• Entries with model source code:
______
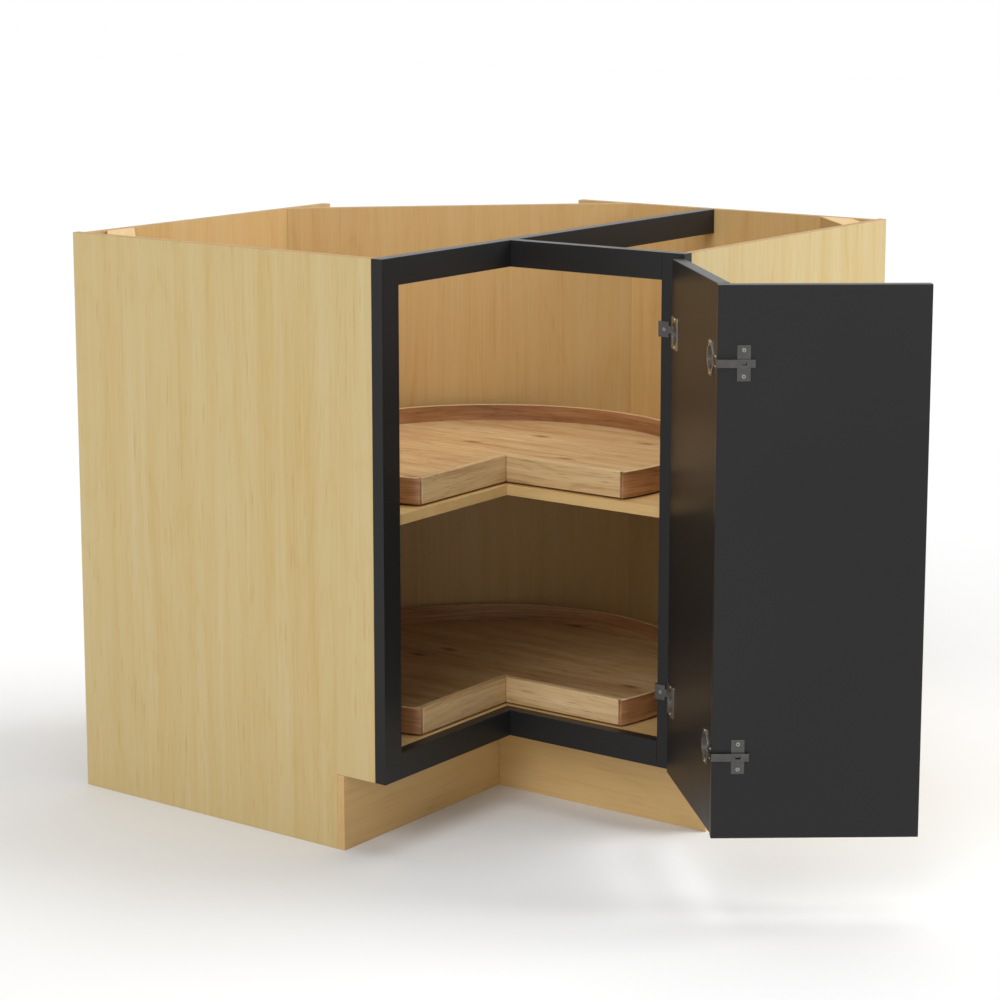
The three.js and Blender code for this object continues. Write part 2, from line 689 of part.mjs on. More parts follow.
const swingPieces = [piece("swing_door_panel", swingDoorPanel(), PAINT)];
const foldPieces = [piece("folding_door_panel", foldingDoorPanel(), PAINT)];
for (const [level, height] of Object.entries(hingeHeights)) {
  const pieces = hingePieces(level, height);
  cabinet.add(...pieces.cabinet);
  swingPieces.push(...pieces.swingDoor);
  foldPieces.push(...pieces.foldingDoor);
}
const swingDoor = hung(swingPieces, swingPivot, at(0, 0), SWING_OPEN_DEG);
swingDoor.add(hung(foldPieces, foldPivot, swingPivot, -FOLD_OPEN_DEG));
cabinet.add(swingDoor);

// The origin is on the floor, under the middle of the cabinet with its doors as they stand.
const bounds = new THREE.Box3().setFromObject(cabinet, true);
const middle = bounds.getCenter(new THREE.Vector3());
cabinet.position.set(-middle.x, -middle.y, -bounds.min.z);

const group = new THREE.Group();
group.add(cabinet);

export default group;
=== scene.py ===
"""Looks, light and camera of a corner carousel cabinet.

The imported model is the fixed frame. Boards get eased edges and their wood, the trays get bent
rims, the hinges get their screws, and the whole stands on a pale floor in soft studio light.
Lengths are metres unless a name ends in _mm, the angles among the sizes are degrees, and +Z is
up.
"""

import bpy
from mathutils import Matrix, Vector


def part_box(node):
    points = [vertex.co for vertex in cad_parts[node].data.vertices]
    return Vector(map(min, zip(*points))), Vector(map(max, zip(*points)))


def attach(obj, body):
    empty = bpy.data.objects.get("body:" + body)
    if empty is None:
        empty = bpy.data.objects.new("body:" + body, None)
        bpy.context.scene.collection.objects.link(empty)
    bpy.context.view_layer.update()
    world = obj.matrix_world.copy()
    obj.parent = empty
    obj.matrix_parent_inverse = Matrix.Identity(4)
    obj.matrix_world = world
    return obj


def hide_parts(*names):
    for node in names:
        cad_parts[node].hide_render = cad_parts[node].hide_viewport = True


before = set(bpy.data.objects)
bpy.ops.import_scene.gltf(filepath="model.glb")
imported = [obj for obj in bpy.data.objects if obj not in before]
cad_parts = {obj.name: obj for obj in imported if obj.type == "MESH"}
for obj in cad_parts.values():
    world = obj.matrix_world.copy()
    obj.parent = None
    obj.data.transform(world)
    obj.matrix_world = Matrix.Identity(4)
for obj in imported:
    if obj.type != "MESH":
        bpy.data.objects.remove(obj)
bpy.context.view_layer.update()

import logging
import math
from dataclasses import dataclass, field, replace
from enum import Enum
from typing import Any, Callable, Optional, Union

import bmesh
import bpy
from bpy.types import Material, Mesh, Node, NodeOutputs, NodeSocket, NodeTree, Object
from mathutils import Matrix, Vector

log = logging.getLogger("carousel_cabinet")

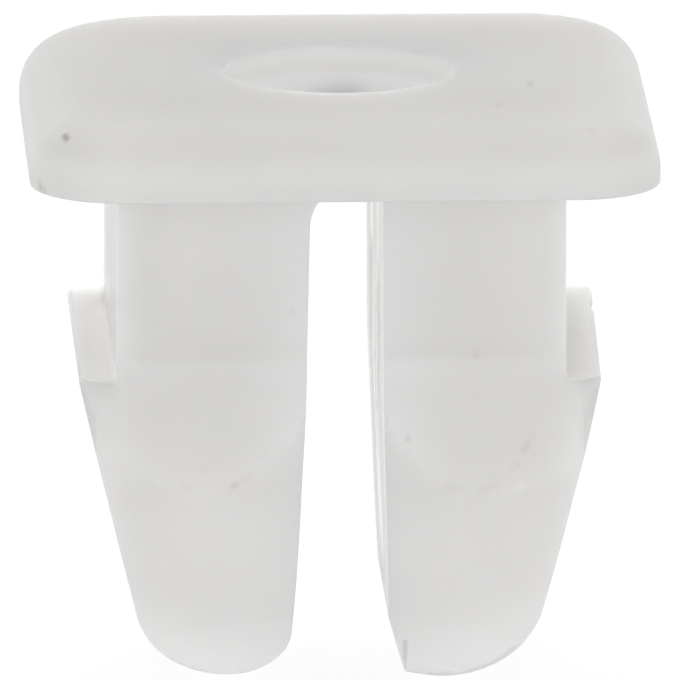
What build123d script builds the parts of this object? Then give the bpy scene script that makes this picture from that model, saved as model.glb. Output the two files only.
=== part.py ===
from build123d import *
from math import tan, radians
import os

# Retainer clip moulded in one piece: a square head, a square neck and two barbed legs.
# Millimetres, +Z up out of the head.
# The origin is on the screw axis in the plane of the head's underside.

# How near counts as touching when edges are picked, and a length past the whole clip
TOUCH = 0.001
BEYOND = 15.0

# Head plate
HEAD_SIDE = 13.95
HEAD_OFFSET_X = -0.05
HEAD_THICKNESS = 1.55
HEAD_FRONT_LEFT = 2.1
HEAD_FRONT_RIGHT = 1.9
HEAD_REAR_LEFT = 3.4
HEAD_REAR_RIGHT = 2.8
HEAD_TOP_ROUND = 1.15
HEAD_UNDERSIDE_ROUND = 0.08

# Neck that fills a 10 mm square panel hole
NECK_WIDTH = 9.95
NECK_DEPTH = 9.7
NECK_HEIGHT = 4.5
NECK_OFFSET_X = -0.12
ROOT_FILLET = 0.22
LEFT_SLOT_ROOT = 1.05

# Legs below the barb's shoulder
LEFT_SHOULDER = 5.83
RIGHT_SHOULDER = 5.91
RIGHT_SIDE_TURN_DEG = 1.4
SHOULDER_FRONT_CORNER = 1.1
LEFT_REAR_CORNER = 0.2
RIGHT_REAR_CORNER = 0.5
LEG_DEPTH = 9.95
STEP_TOP = 3.85
STEP_BOTTOM = 4.13
SIDE_TAPER_DEG = 13.2
TIP_Z = -11.95
SHOULDER_EDGE_ROUND = 0.12
SHOULDER_INNER_FILLET = 0.12

# Half widths of the slot between the legs, at the head, at the bend and at the tips
SLOT_TOP = 0.8
SLOT_BEND_Z = -5.2
LEFT_SLOT_BEND = 0.915
LEFT_SLOT_TIP = 1.19
RIGHT_SLOT_BEND = 0.81
RIGHT_SLOT_TIP = 1.05

# Corners of the two leg ends, which differ a little
LEFT_OUTER_ROUND = 2.2
LEFT_INNER_ROUND = 1.2
RIGHT_OUTER_ROUND = 2.45
RIGHT_INNER_ROUND = 0.1
RIGHT_BEVEL_Z = -10.3
RIGHT_BEVEL_WIDTH = 0.38

# Nose that rounds each leg's front and back, turned about an axis that follows the leg
NOSE_AXIS_X = 3.0
NOSE_AXIS_Z = -7.0
NOSE_TILT_DEG = 7
NOSE_TIP_Z = -12.17
LEFT_NOSE_TIP = 1.0
RIGHT_NOSE_TIP = 1.45
NOSE_CREASE_Z = -7.0
LEFT_NOSE_CREASE = 4.935
RIGHT_NOSE_CREASE = 4.97
NOSE_CONE_STEP = 0.48
NOSE_CONE_Z = -5.6
NOSE_ARC_RADIUS = 6.9
NOSE_TOP_RADIUS = 6.8
NOSE_TOP_Z = -2.0

# Shallow nick worn into the right shoulder's edge, near its rear corner
NICK_Y = 3.0
NICK_LENGTH = 1.5
NICK_DEPTH = 0.15

# Screw hole: straight mouth, 45 degree cone, then a pilot that closes in between the legs
MOUTH_RADIUS = 2.52
MOUTH_DEPTH = 0.65
MOUTH_EDGE_ROUND = 0.1
PILOT_RADIUS = 1.45
PILOT_END_RADIUS = 0.85
PILOT_END_Z = -8.5


def head():
    """Square plate with round corners and a well rounded top edge."""
    plan = Rectangle(HEAD_SIDE, HEAD_SIDE)
    half = HEAD_SIDE / 2
    corners = [
        ((-half, -half), HEAD_FRONT_LEFT),
        ((half, -half), HEAD_FRONT_RIGHT),
        ((-half, half), HEAD_REAR_LEFT),
        ((half, half), HEAD_REAR_RIGHT),
    ]
    plan = round_corners(plan, corners)
    plate = extrude(Pos(HEAD_OFFSET_X, 0) * plan, HEAD_THICKNESS)
    top_edges = plate.edges().group_by(Axis.Z)[-1]
    plate = fillet(top_edges, HEAD_TOP_ROUND)
    underside_edges = plate.edges().group_by(Axis.Z)[0]
    return fillet(underside_edges, HEAD_UNDERSIDE_ROUND)


def round_corners(outline, corners):
    """Round the named corners of a flat outline, each with its own radius."""
    for corner, radius in corners:
        place = Vector(corner[0], corner[1], 0)
        vertex = outline.vertices().sort_by_distance(place)[0]
        outline = fillet(vertex, radius)
    return outline


def left_core(neck_x):
    """Front outline of the left leg's neck and slot wall, as seen in a mirror."""
    inner_tip = (LEFT_SLOT_TIP, TIP_Z)
    wall = [(SLOT_TOP, 0), (LEFT_SLOT_BEND, SLOT_BEND_Z), inner_tip]
    return leg_core(wall, neck_x, LEFT_INNER_ROUND)


def right_core(neck_x):
    """Front outline of the right leg's neck and slot wall, which bends out near the tip."""
    share = (RIGHT_BEVEL_Z - SLOT_BEND_Z) / (TIP_Z - SLOT_BEND_Z)
    bevel_x = RIGHT_SLOT_BEND + share * (RIGHT_SLOT_TIP - RIGHT_SLOT_BEND)
    inner_tip = (RIGHT_SLOT_TIP + RIGHT_BEVEL_WIDTH, TIP_Z)
    wall = [(SLOT_TOP, 0), (RIGHT_SLOT_BEND, SLOT_BEND_Z), (bevel_x, RIGHT_BEVEL_Z), inner_tip]
    return leg_core(wall, neck_x, RIGHT_INNER_ROUND)


def leg_core(wall, neck_x, inner_round):
    """Close a slot wall with the neck's side and the shoulder; the outer side is left wide."""
    shoulder_inner = (neck_x, -NECK_HEIGHT)
    points = wall + [(BEYOND, TIP_Z), (BEYOND, -NECK_HEIGHT), shoulder_inner, (neck_x, 0)]
    outline = make_face(Polyline(points, close=True))
    corners = [(wall[-1], inner_round), (shoulder_inner, SHOULDER_INNER_FILLET)]
    return round_corners(outline, corners)


def leg_side(shoulder_x, outer_round):
    """Outline whose right side is the leg's tapered side, from the shoulder to the tip."""
    tip_x = shoulder_x + (TIP_Z + NECK_HEIGHT) * tan(radians(SIDE_TAPER_DEG))
    shoulder_edge = (shoulder_x, -NECK_HEIGHT)
    outer_tip = (tip_x, TIP_Z)
    above_x = shoulder_x - 2 * SHOULDER_EDGE_ROUND
    points = [(0, 0), (0, TIP_Z), outer_tip, shoulder_edge, (above_x, -NECK_HEIGHT), (above_x, 0)]
    outline = make_face(Polyline(points, close=True))
    return round_corners(outline, [(shoulder_edge, SHOULDER_EDGE_ROUND), (outer_tip, outer_round)])


def shoulder_plan(shoulder_x, rear_corner):
    """Plan of one leg with its two outer corners rounded."""
    half = LEG_DEPTH / 2
    plan = Pos(shoulder_x / 2, 0) * Rectangle(shoulder_x, LEG_DEPTH)
    corners = [
        ((shoulder_x, -half), SHOULDER_FRONT_CORNER),
        ((shoulder_x, half), rear_corner),
    ]
    return round_corners(plan, corners)


def depth_outline():
    """Side outline of the neck and legs, with the small bevelled step on front and back."""
    half_neck = NECK_DEPTH / 2
    half_leg = LEG_DEPTH / 2
    points = [
        (half_neck, 0),
        (half_neck, -STEP_TOP),
        (half_leg, -STEP_BOTTOM),
        (half_leg, TIP_Z),
        (-half_leg, TIP_Z),
        (-half_leg, -STEP_BOTTOM),
        (-half_neck, -STEP_TOP),
        (-half_neck, 0),
    ]
    return make_face(Polyline(points, close=True))


def nose(crease_radius, tip_radius):
    """Solid of revolution that rounds the lower end of one leg."""
    tip_z = NOSE_TIP_Z - NOSE_AXIS_Z
    crease = (crease_radius, NOSE_CREASE_Z - NOSE_AXIS_Z)
    land_edge = (tip_radius, tip_z)
    down = Polyline([
        (0, BEYOND),
        (NOSE_TOP_RADIUS, BEYOND),
        (NOSE_TOP_RADIUS, NOSE_TOP_Z - NOSE_AXIS_Z),
        (crease_radius + NOSE_CONE_STEP, NOSE_CONE_Z - NOSE_AXIS_Z),
        crease,
    ])
    curve = RadiusArc(crease, land_edge, NOSE_ARC_RADIUS)
    close = Polyline([land_edge, (0, tip_z), (0, BEYOND)])
    profile = Plane.XZ * make_face(down + curve + close)
    place = Pos(NOSE_AXIS_X, 0, NOSE_AXIS_Z) * Rot(0, NOSE_TILT_DEG, 0)
    return place * revolve(profile, Axis.Z)


def leg(side):
    """One leg; side is 1 for the right-hand leg and -1 for the left-hand one."""
    offset = side * NECK_OFFSET_X
    neck_x = NECK_WIDTH / 2 + offset
    if side > 0:
        shoulder_x = RIGHT_SHOULDER + offset
        core = right_core(neck_x)
        outer = leg_side(shoulder_x, RIGHT_OUTER_ROUND)
        plan = shoulder_plan(shoulder_x, RIGHT_REAR_CORNER)
        turn = RIGHT_SIDE_TURN_DEG
        nose_body = nose(RIGHT_NOSE_CREASE, RIGHT_NOSE_TIP)
    else:
        shoulder_x = LEFT_SHOULDER + offset
        core = left_core(neck_x)
        outer = leg_side(shoulder_x, LEFT_OUTER_ROUND)
        plan = shoulder_plan(shoulder_x, LEFT_REAR_CORNER)
        turn = 0
        nose_body = nose(LEFT_NOSE_CREASE, LEFT_NOSE_TIP)
    body = extrude(Plane.XZ * core, BEYOND, both=True)
    body &= extrude(Plane.YZ * depth_outline(), BEYOND, both=True)
    side_body = extrude(Plane.XZ * outer, BEYOND, both=True)
    side_body &= extrude(plan, BEYOND, both=True)
    body &= Rot(0, 0, -turn) * side_body
    body &= nose_body
    if side < 0:
        body = mirror(body, about=Plane.YZ)
    return body


def screw_hole():
    """Straight mouth, cone and tapering pilot of the hole for the screw."""
    mouth_z = HEAD_THICKNESS - MOUTH_DEPTH
    cone_z = mouth_z - (MOUTH_RADIUS - PILOT_RADIUS)
    flare_z = HEAD_THICKNESS - MOUTH_EDGE_ROUND
    flare_radius = MOUTH_RADIUS + MOUTH_EDGE_ROUND
    flare_start = (flare_radius, HEAD_THICKNESS)
    flare = RadiusArc(flare_start, (MOUTH_RADIUS, flare_z), -MOUTH_EDGE_ROUND)
    wall = Polyline([
        (MOUTH_RADIUS, flare_z),
        (MOUTH_RADIUS, mouth_z),
        (PILOT_RADIUS, cone_z),
        (PILOT_END_RADIUS, PILOT_END_Z),
        (0, PILOT_END_Z),
        (0, BEYOND),
        (flare_radius, BEYOND),
        (flare_radius, HEAD_THICKNESS),
    ])
    profile = Plane.XZ * make_face(flare + wall)
    return revolve(profile, Axis.Z)


def edge_nick():
    """Upright cylinder whose side cuts the shallow nick into the right shoulder's edge."""
    radius = NICK_LENGTH ** 2 / (8 * NICK_DEPTH) + NICK_DEPTH / 2
    edge_x = RIGHT_SHOULDER + NECK_OFFSET_X + NICK_Y * tan(radians(RIGHT_SIDE_TURN_DEG))
    place = Pos(edge_x + radius - NICK_DEPTH, NICK_Y, -NECK_HEIGHT)
    return place * Cylinder(radius, NECK_HEIGHT / 2)


def clip():
    """The whole clip in one solid."""
    body = head() + leg(1) + leg(-1)
    slot_root = [e for e in body.edges() if is_root_edge(e) and is_left_slot_edge(e)]
    body = fillet(slot_root, LEFT_SLOT_ROOT)
    roots = [e for e in body.edges() if is_root_edge(e)]
    body = fillet(roots, ROOT_FILLET)
    return body - screw_hole() - edge_nick()


def is_root_edge(edge):
    """True for the edges where the neck and the slot meet the head's underside."""
    box = edge.bounding_box()
    flat = abs(box.min.Z) < TOUCH and abs(box.max.Z) < TOUCH
    neck_reach = NECK_WIDTH / 2 + abs(NECK_OFFSET_X) + TOUCH
    inside = max(abs(box.min.X), abs(box.max.X), abs(box.min.Y), abs(box.max.Y)) < neck_reach
    return flat and inside


def is_left_slot_edge(edge):
    """True for the edge at the top of the slot's left wall."""
    box = edge.bounding_box()
    return abs(box.min.X + SLOT_TOP) < TOUCH and abs(box.max.X + SLOT_TOP) < TOUCH


if __name__ == "__main__":
    os.makedirs("parts", exist_ok=True)
    part = clip()
    part.label = "retainer_clip"
    export_step(part, "parts/retainer_clip.step")
    print("volume", round(part.volume, 2), "solids", len(part.solids()))
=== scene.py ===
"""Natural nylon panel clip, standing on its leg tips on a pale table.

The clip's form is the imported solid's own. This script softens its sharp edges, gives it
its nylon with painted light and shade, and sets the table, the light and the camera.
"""

from functools import reduce
from math import cos, pi, radians, sin
from typing import NamedTuple

import bmesh
import bpy
from bpy.props import FloatProperty, FloatVectorProperty, IntProperty, PointerProperty
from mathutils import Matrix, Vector


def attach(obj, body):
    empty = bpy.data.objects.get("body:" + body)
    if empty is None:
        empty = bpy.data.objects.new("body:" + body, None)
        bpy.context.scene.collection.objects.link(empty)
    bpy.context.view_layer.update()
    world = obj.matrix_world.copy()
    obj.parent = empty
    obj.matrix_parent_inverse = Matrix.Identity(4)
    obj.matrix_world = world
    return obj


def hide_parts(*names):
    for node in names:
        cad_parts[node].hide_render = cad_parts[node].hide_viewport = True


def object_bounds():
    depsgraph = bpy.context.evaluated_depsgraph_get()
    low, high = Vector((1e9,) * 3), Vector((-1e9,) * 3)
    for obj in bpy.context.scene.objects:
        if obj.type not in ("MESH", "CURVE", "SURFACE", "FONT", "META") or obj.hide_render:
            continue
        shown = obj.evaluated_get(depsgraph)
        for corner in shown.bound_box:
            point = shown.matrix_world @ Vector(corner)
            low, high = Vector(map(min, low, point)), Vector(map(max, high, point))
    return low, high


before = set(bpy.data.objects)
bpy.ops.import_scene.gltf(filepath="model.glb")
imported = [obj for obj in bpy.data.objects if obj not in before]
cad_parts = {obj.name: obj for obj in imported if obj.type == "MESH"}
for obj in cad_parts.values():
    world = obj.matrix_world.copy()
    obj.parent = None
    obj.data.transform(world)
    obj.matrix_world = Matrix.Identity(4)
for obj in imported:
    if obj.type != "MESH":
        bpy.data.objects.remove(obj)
CAD_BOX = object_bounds()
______
• Work to do:
Exactly the lines from the line that has "What build123d script" through the line that has "# The origin" are to be repeated, both included, with nothing added.

• Completed exercise:
What build123d script builds the parts of this object? Then give the bpy scene script that makes this picture from that model, saved as model.glb. Output the two files only.
=== part.py ===
from build123d import *
from math import tan, radians
import os

# Retainer clip moulded in one piece: a square head, a square neck and two barbed legs.
# Millimetres, +Z up out of the head.
# The origin is on the screw axis in the plane of the head's underside.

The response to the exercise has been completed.